08 Feb 2024 — Berry Global is entering a US$3.6 billion merger with Glatfelter Corporation. The move will see the majority of Berry’s Health, Hygiene and Specialties segment combined with its Global Nonwovens and Films business (HNNF) to create a new publicly traded company, NewCo.

The boards of both companies have approved the merger, saying NewCo will become a global leader in the growing specialty materials industry and serve the world’s largest brand owners across global end markets with favorable long-term growth dynamics.

HHNF has an extensive portfolio of healthcare, hygiene and specialty technologies, and Glatfelter provides “a broad range of innovation capabilities and sustainability solutions.” Berry will own approximately 90% of NewCo.

The tie-up will offer both polymer- and fiber-based solutions in all global markets. Together, HHNF and Glatfelter generated pro forma revenue of approximately US$3.6 billion and Adjusted EBITDA of approximately US$455 million based on combined results for the last 12-month period ending December 2023.

“This announcement is the culmination of a comprehensive review of strategic alternatives to determine the value-maximizing path forward for Berry shareholders,” says Kevin Kwilinski, Berry’s CEO.

“We believe these two businesses, in combination, can drive significant value for shareholders with complementary portfolios, positioning each for greater success. Following completion of the transaction, Berry will become a pure-play provider of innovative, sustainable global packaging solutions, which we believe will deliver even more predictable earnings growth for Berry shareholders.”

“Additionally, we believe HHNF, in combination with Glatfelter, will thrive as an independent company that is positioned to drive long-term growth with its global brand-owner customers,” he says.

Health and hygiene products are expected to grow both businesses substantially.Consumer packaging leadership
Packaging industry analyst Neil Farmer tells Packaging Insights: “The deal is important because it establishes Berry as a purely consumer goods packaging business with revenues of US$10.2 billion.”

“I see a trend in the industry of international consumer goods businesses establishing closer ties with packaging groups such as Berry. These companies wish to work closely to establish new sustainable packaging solutions and play a valuable role in creating the circular economy.”

“Berry has great innovations, manufacturing at scale, tooling services and speed of delivery, all from a single source. I call this the Total Packaging Solution and in a global world this is a vital service to offer customers.”

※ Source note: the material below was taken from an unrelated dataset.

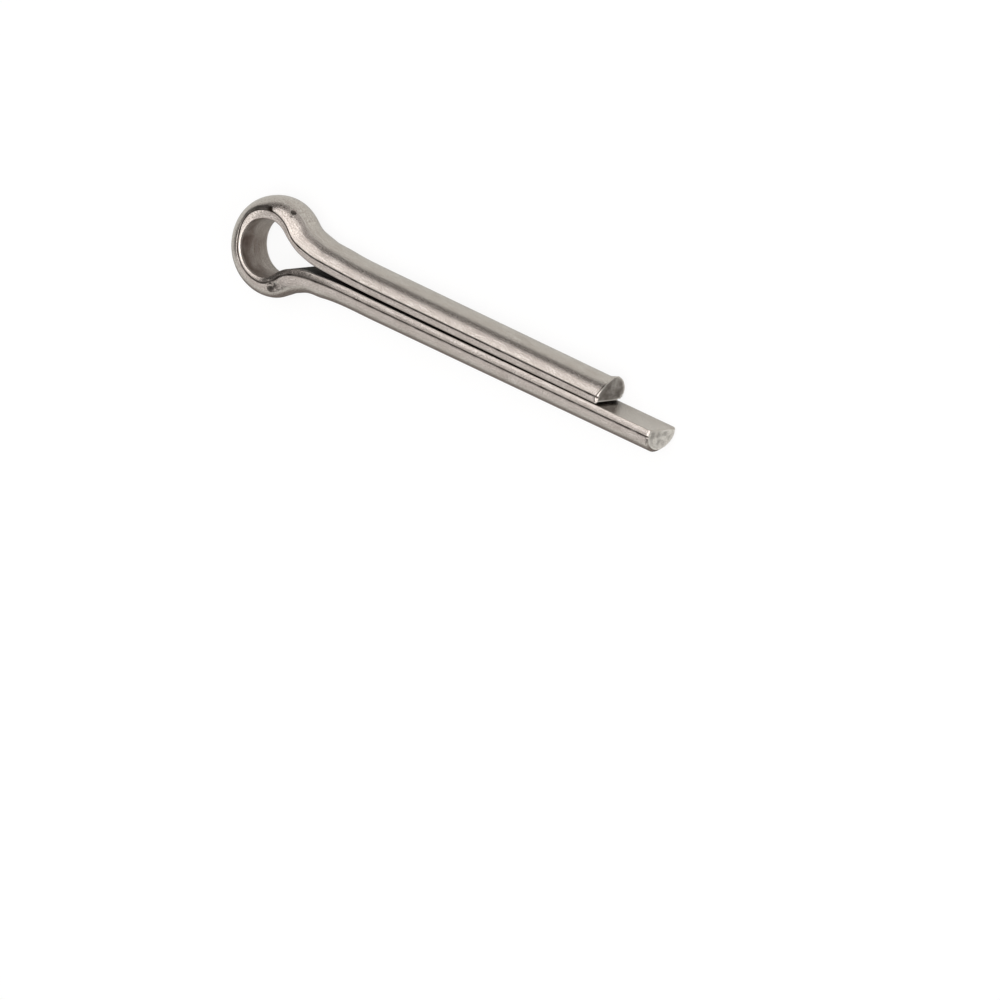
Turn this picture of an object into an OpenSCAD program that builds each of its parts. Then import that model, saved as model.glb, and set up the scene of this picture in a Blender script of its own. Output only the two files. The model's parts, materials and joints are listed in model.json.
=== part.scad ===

“The financial and commercial benefits of the deal should allow Berry to concentrate purely on this type of offering.”

In September last year, Berry launched a review of its Health, Hygiene & Specialties (HH&S) segment. The merger is the culmination of this review and strategic alternatives to determine the value-maximizing path forward for Berry shareholders. The remaining HH&S businesses, including the company’s tapes business, will be retained by Berry.

The proposed transaction marks an important milestone in Berry’s transition to becoming “a streamlined and focused provider of consumer packaging,” according to the company.

Pro forma for the separation transaction, Berry generated approximately US$10.2 billion of revenue and US$1.8 billion in adjusted EBITDA over the last 12 months, ending December 30, 2023.

Ongoing evolution
In conjunction with today’s announcement, Berry will change the name of its Engineered Materials segment to Flexibles to showcase its continued evolution toward high-value products and solutions.

“The uniting of our organizations creates a premier nonwovens supplier and a global leader in specialty materials, with the talent, technologies, scale and footprint to deliver commercial and operational excellence, and a wide range of solutions for our customers,” says Thomas Fahnemann, Glatfelter’s president and CEO.

“Our combined company is scaled to accelerate innovation and leverage our intellectual property over a large worldwide commercial platform and is well positioned to deliver substantial shareholder value.”